From the middle English ‘logge’, a variant of lugge, meaning pole or limb of tree.
We spent two hours yesterday lugging and stacking logs, and last night I slept like one. In fact, going to sleep was as easy as falling off one. A lot to be said for logs.
They make me think of the poet Richard Church, because our logs – though hardwood – are never from apple or pear. But I’ve always wanted pear because of one of his poems (I’ll get to it shortly).
Whatever our logs are made of – which tree, I mean – they smell comforting. Perhaps that’s because I grew up with an open fire, and this log burning stove of ours is not so far from that. My memory must be selective though, because the fire I grew up with smelled of coal, not logs, and my mother would burn everything a human being could burn on it. I remember her kneeling on the rug, first thing on a frosty December morning, crushing newspaper into little balls and stacking the small coals to get the fire ablaze. Then later, when it was roaring, she would emerge from the kitchen to tip a colander of potato peelings onto the flames. In winter that cut the heat dramatically and we shivered resentfully.
It’s often said that family life is disintegrating in the UK because folk don’t eat together any more. I don’t think it’s the food. I think central heating is to blame. When the only source of warmth in your house is the main fireplace, in the winter you sit with your family. When we were kids, hiding behind the sofa was always attractive but it was also cold. Soon we would be back at the feet of the grown-ups in front of the fire.
Upstairs, in my grandmother’s sitting room (she lived with us), there was an electric fire, and that was . . . acceptable.
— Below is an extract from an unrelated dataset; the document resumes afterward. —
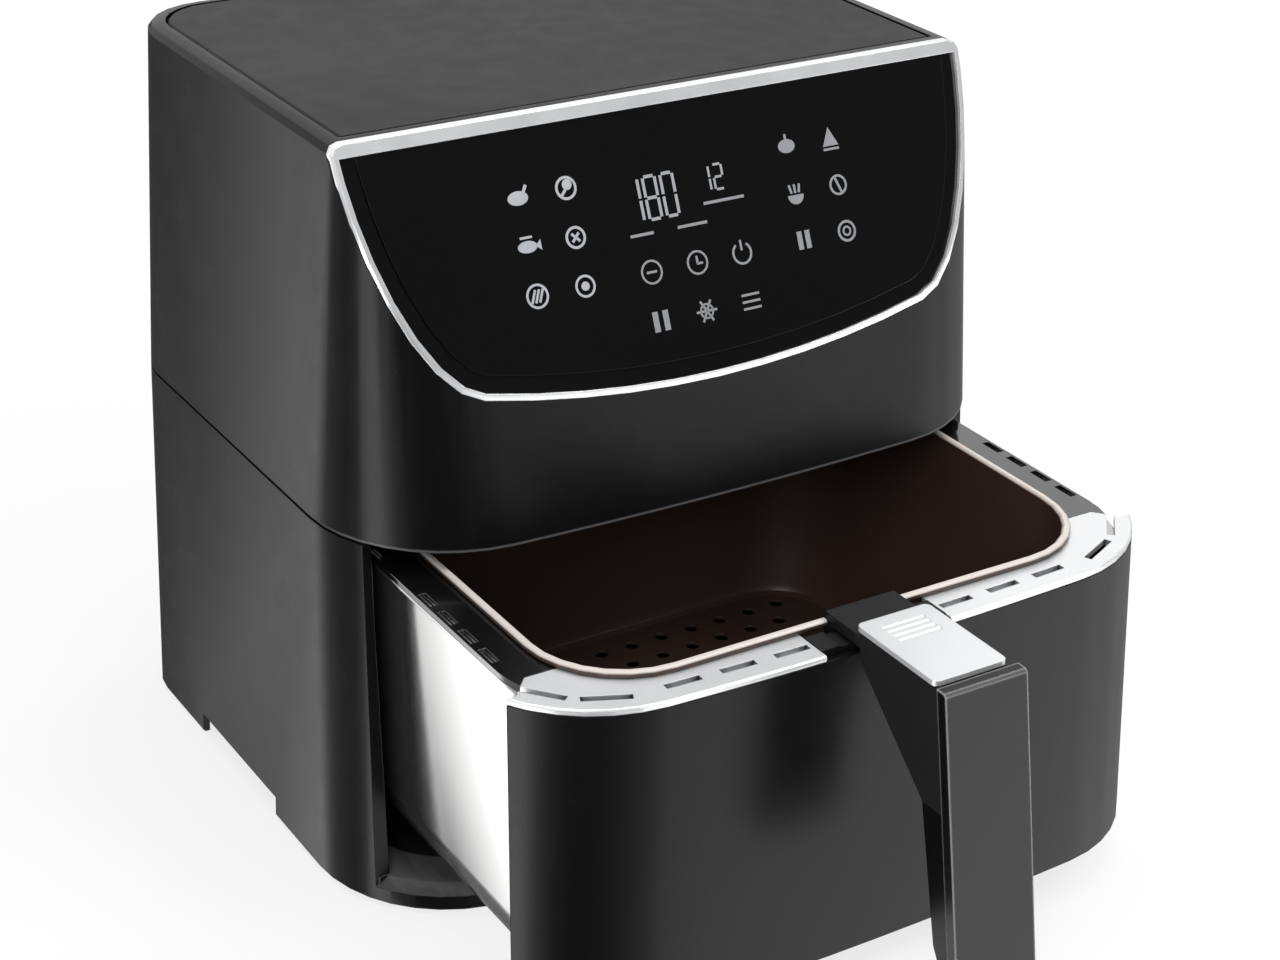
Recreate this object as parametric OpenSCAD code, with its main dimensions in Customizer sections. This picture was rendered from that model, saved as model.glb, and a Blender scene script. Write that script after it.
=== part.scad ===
// Drawer air fryer, millimetres. X to the right, the front faces -Y, Z up.
// The origin is on the floor under the middle of the housing. The drawer is modelled partly open.

/* [Housing] */
// Width of the housing at the floor
body_w = 300; // [290:1:320]
// Depth of the housing at the floor, without the handle
body_d = 248; // [242:1:270]
// Height of the housing
body_h = 298; // [290:1:320]
// Height of the seam between the lower and the upper shell
seam_h = 153; // [151:0.5:160]
// Height of the gap between the feet and the shells' lower edge
ground_gap = 1.5; // [1:0.1:2.5]
// How far each side leans in from the floor to the seam
side_lean_low = 5; // [3:0.5:6]
// How far each side leans in from the seam to the top
side_lean_top = 8.5; // [5:0.5:12]
// How far the front leans back from the floor to the seam
front_lean_low = 7; // [5:0.5:9]
// How far the front leans back from the seam to the top
front_lean_top = 22; // [15:0.5:28]
// Radius of the front corners below the seam
corner_r = 58; // [52:1:62]
// Radius of the front corners at the top
corner_r_top = 30; // [26:1:40]
// Radius of the rear corners
rear_r = 32; // [26:1:40]
// How far the middle of the front stands out from its sides
front_bow = 6; // [4:0.5:8]
// Thickness of the moulded walls
wall = 3; // [2.4:0.1:3.6]
// Width of the dark line at the seam
seam_gap = 1.2; // [0.6:0.1:2]
// Height of the cut-outs under the sides and back
skirt_cut_h = 10.5; // [8:0.5:12]

/* [Top cover] */
// Distance from the housing's edge to the cover
cover_margin = 7; // [6:0.5:12]
// Width of the groove round the cover
cover_groove = 1; // [0.6:0.1:1.6]
// Thickness of the cover
cover_t = 3; // [2:0.2:5]
// Width of the bevel along the top edge
top_bevel = 4.5; // [3:0.5:6]

/* [Control panel] */
// Height that the slanted panel face takes up below the top
panel_h = 98.5; // [85:0.5:105]
// Angle of the panel face from upright
panel_tilt = 24; // [20:0.5:27]
// Depth of the glass and its trim
panel_depth = 3.2; // [2.6:0.2:4]
// Width of the bright strip along the top edge
strip_w = 5; // [3:0.5:8]
// Width of the bright rim at the sides and below
trim_w = 2; // [1.2:0.1:3]
// Width of the glossy bezel at the sides and below
bezel_w = 6.5; // [4:0.5:9]
// Width of the touch board
board_w = 172; // [150:2:180]
// Height of the touch board along the slope
board_l = 74; // [66:1:80]
// Width of the display
display_w = 62; // [50:1:70]
// Height of the display along the slope
display_l = 28; // [22:1:32]

/* [Drawer] */
// How far the drawer stands out as modelled
drawer_out = 105; // [60:1:115]
// Depth of the drawer's rim below the seam
rim_drop = 10; // [9:0.5:14]
// Gap between the ledge and the drawer front's lower edge
ledge_gap = 4.5; // [3:0.5:7]
// Distance that the drawer front wraps round the corners at its bottom, from the front at the floor
wrap_d = 29; // [26:1:34]
// Distance that the ends of the drawer front lean back up to the rim
wrap_lean = 8; // [4:0.5:9]
// Gap between the drawer and the shells
drawer_gap = 1.2; // [0.8:0.1:1.8]
// Thickness of the drawer front
front_t = 3; // [2.4:0.1:3.4]
// Room between the housing's side and the metal pan
pan_room = 22; // [21:0.5:26]
// How much smaller the pan's upright corners are than the housing's
pan_corner_in = 24; // [18:1:28]
// Height of the pan's floor above the surface it stands on
pan_z = 24; // [22:0.5:28]
// Thickness of the pan's sheet
pan_t = 1; // [0.8:0.1:1.6]
// Width that the pan's rim stands out at the sides
pan_flange = 3; // [2:0.5:3.5]
// Thickness of the pan's rim
rim_t = 2.4; // [2:0.2:3.5]
// Length of the slots in the rim
slot_l = 18; // [12:1:22]
// Width of the slots in the rim
slot_w = 3; // [2:0.2:4]

/* [Basket] */
// Room between the pan's side and the basket
basket_room = 14; // [12:0.5:18]
// Room between the pan's front or back and the basket
basket_end_room = 8.5; // [8.5:0.5:14]
// Radius of the basket's upright corners
basket_r = 36; // [30:1:42]
// Height of the basket's floor above the pan's
basket_rise = 12; // [9:0.5:20]
// Thickness of the basket's sheet
basket_t = 1.2; // [1:0.1:1.6]
// Width that the rolled rim stands out
basket_lip = 2.2; // [1.8:0.2:3.2]
// Distance between the holes in the floor
hole_pitch = 15; // [14:1:20]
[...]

You could melt the chocolate on your digestive biscuit by holding it near to the bars, and then lick the deliciously melted surface off while watching TV. My grandmother presided over the family television and over the tin of sweets she kept in the cupboard. This was her lure to get us up there. But the comfort of the coal fire downstairs far outweighed three bars on an electric fire, especially when you weren’t supposed to have more than two of them lit.
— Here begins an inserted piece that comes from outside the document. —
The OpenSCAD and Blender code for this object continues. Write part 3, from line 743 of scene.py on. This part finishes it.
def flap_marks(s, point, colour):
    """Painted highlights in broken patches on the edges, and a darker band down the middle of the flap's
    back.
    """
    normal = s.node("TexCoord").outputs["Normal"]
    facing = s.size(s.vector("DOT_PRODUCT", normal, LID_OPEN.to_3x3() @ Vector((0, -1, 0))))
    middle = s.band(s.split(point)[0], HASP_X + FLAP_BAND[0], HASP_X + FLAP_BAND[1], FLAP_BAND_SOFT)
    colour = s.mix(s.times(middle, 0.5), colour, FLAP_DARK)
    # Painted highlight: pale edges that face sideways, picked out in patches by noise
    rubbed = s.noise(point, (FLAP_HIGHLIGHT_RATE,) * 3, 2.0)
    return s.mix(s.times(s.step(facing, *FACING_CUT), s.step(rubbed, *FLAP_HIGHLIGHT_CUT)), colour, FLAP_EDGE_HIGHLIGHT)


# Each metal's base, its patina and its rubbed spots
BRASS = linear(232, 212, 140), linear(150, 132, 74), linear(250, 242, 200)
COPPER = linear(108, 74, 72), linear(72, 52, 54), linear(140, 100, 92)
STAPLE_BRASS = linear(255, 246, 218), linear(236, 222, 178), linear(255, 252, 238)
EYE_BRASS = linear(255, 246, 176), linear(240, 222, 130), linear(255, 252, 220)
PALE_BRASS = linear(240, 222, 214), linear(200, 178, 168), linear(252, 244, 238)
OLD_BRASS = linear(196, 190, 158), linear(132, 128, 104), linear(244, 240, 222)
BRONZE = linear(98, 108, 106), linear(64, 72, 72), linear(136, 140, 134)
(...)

At this time of the year, early October, we would have been scouring roads and hedgerows for fallen trees for the November bonfire. We didn’t call it Guy Fawkes. We called it Bonfire Night – because the bonfire was the thing – that huge pile of wood in the back field. I always thought of a bonfire as a good thing, a thing of joy, and in my mind the ‘bon’ was like bonbons – sweet and good. But I was wrong.
The bon in bonfire is from bane, and that’s what a bonfire did: it burned banes (bones) in circumstances not always favourable to their owners. Poor old Guy Fawkes, a terrorist before his time, was not burned, of course. But when we burned him in effigy (which we certainly did) ‘bonfire’ was the right word. Standing out at night beside the flames, hunkering on the grass beside the glowing embers – now that was something.
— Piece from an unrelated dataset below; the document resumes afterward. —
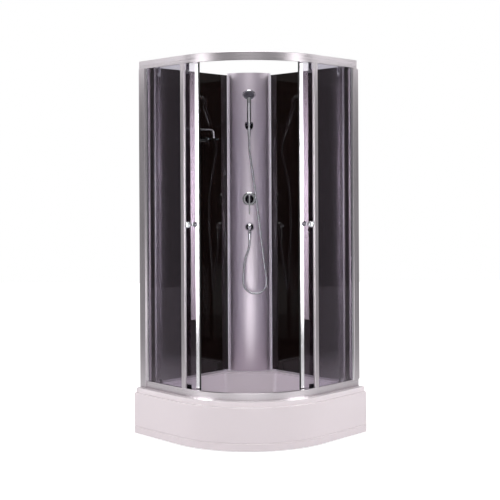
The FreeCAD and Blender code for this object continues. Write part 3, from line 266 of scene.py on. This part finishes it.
def moulded(name, colour, roughness, grain=400.0):
    """Injection-moulded plastic with a fine spark-eroded grain."""
    material, tree = empty_material(name)
    place = add(tree, "ShaderNodeTexCoord")
    speck = add(tree, "ShaderNodeTexNoise", {"Scale": grain, "Detail": 2.0},
                {"Vector": place.outputs["Object"]})
    bump = add(tree, "ShaderNodeBump", {"Strength": 0.1, "Distance": 0.0003},
               {"Height": speck.outputs["Fac"]})
    rough = span(tree, speck.outputs["Fac"], 0.3, 0.7, roughness - 0.05, roughness + 0.05)
    shader = add(tree, "ShaderNodeBsdfPrincipled", {"Base Color": linear(colour)},
                 {"Normal": bump.outputs["Normal"], "Roughness": rough.outputs["Result"]})
    finish_material(tree, shader.outputs["BSDF"])
    return material


def galvanised(name):
    """Hot-dip galvanised steel: grey with the zinc's patchy spangle."""
    material, tree = empty_material(name)
    place = add(tree, "ShaderNodeTexCoord")
    spangle = add(tree, "ShaderNodeTexVoronoi", {"Scale": 90.0},
                  {"Vector": place.outputs["Object"]})
    grey = ramp(tree, spangle.outputs["Distance"], [(0.0, "#8E9094"), (1.0, "#B4B6BA")])
    shader = add(tree, "ShaderNodeBsdfPrincipled", {"Metallic": 1.0, "Roughness": 0.45},
                 {"Base Color": grey.outputs["Color"]})
    finish_material(tree, shader.outputs["BSDF"])
    return material


def make_materials():
    c = colours()
    upright = (900.0, 900.0, 3.0)
    level = (4.0, 4.0, 900.0)
    return {
        "acrylic": acrylic("Sanitary acrylic, white", c.acrylic, 0.14),
        "apron": acrylic("Sanitary acrylic, apron", c.apron, 0.2),
        "rail": brushed("Anodised aluminium, satin rails", c.satin, 0.30, level),
        "post": brushed("Anodised aluminium, satin posts", c.satin, 0.30, upright),
        "bright": brushed("Anodised aluminium, bright", c.bright, 0.16, upright, 0.05),
        "column": brushed("Anodised aluminium, column", c.column, 0.34, upright),
        "strip": moulded("Extruded PVC, silver", "#F2EDF4", 0.32, 40.0),
        "tinted": clear_glass("Toughened glass, grey tint", c.tint, "#F2DCF0"),
        "shelf": clear_glass("Toughened glass, shelf", "#B9C4C6"),
        "dark": enamelled_glass("Enamelled glass, black", c.dark_glass),
        "chrome": chrome("Chrome plate", c.chrome, 0.05),
        # Black chrome, painted dark: on the knob plates behind the glass the darkness is painted
        # shade, on the handset holder a painted dark reflection.
        "smoked_and_painted_dark": chrome("Black chrome plate, painted dark", "#4A484E", 0.08),
        "brass": chrome("Cast brass", "#B48F4E", 0.45),
        "seal": moulded("Flexible seal, black", "#0E0D0F", 0.5),
        "nylon": moulded("Moulded nylon, black", "#1C1C1E", 0.42),
        "white": moulded("Moulded polypropylene, white", "#DADADC", 0.4),
        "grey": moulded("Moulded ABS, grey", "#6B6B72", 0.35),
        "steel": galvanised("Galvanised steel"),
        "zinc": chrome("Zinc plate", "#B9B9BC", 0.32),
    }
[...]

Back to the log stove. It is an enormous comfort. Fitted by Maddox and Potter from Abernethy, this thing works. The downside is the log lugging. You can’t get a car to the door of our house, and that means you can’t get a log truck there either. The logs have to be dumped about 50 yards away and we then wheelbarrow them along. It’s hard work. But in October sunshine, it’s a lovely kind of work.
Richard Church (back to the poet) wrote a whole essay on this topic. It’s called ‘Laying in Logs’. I found it recently – a beautiful piece of writing, lamenting the loss of the old ways when one bargained with a local farmer for the wood and he brought some when he felt like it. These days, says Church (writing in, or before, 1962) “I ring up an agency in the country town, and a week later get a ‘delivery note’ warning me (yes, warning me) that five tons of eighteen-inch logs will be delivered on such and such a date. And that’s the end of the human side of the matter. I might as well install an electric stove.”
But here it’s still quite human, frankly. I phone David Smith who lives just up the road and whose website is, reassuringly, still ‘in progress’. He phones me back and drives round with the logs within a couple of days. I count out the cash and stick it in an envelope. My other half puts on his boiler suit and gloves. We prepare to lug logs.
So here, finally, is Richard Church’s log poem. I can’t remember the title because I’ve drawn this from his essay which doesn’t mention it. Though dead for over four decades, he would forgive me, I think:
Now I come to the farmer about some logs.
He says in a casual way, ‘You can have pear.’
I stare at him for a moment. Shall I dare
Tell him I know that on the smithied dogs
In the brick hearth, black oakwood soaked in bogs,
Rose-roots, apple, ash with its swift, short flare,
And sparks thrown chimney-length to the open air,
Or elm that looks the part but easily clogs,
No firewood smells like pear? My conscience jogs
Me, saying, ‘Tell him that it isn’t fair.’
And so I do. But he just laughs and looks,
Thinking I’m crazy. ‘I don’t charge for smells,’
He says, ‘only for labour and the wood.
I’ll bet you got that notion out of books.’
But he is wrong: such perfume with its spells
Has never been described nor understood.